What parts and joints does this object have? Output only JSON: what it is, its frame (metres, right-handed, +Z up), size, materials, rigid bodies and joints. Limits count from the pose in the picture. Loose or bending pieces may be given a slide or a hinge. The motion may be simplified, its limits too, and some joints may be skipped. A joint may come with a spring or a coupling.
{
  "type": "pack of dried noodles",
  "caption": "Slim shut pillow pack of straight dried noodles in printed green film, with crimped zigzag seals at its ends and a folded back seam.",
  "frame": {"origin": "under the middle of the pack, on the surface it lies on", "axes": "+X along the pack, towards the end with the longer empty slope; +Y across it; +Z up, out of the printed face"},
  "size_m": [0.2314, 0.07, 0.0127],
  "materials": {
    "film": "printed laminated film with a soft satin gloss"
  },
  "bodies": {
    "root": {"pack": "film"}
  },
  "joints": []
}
= = =
Indicate how many lines of the material include the word "frame"; the number alone is required.

2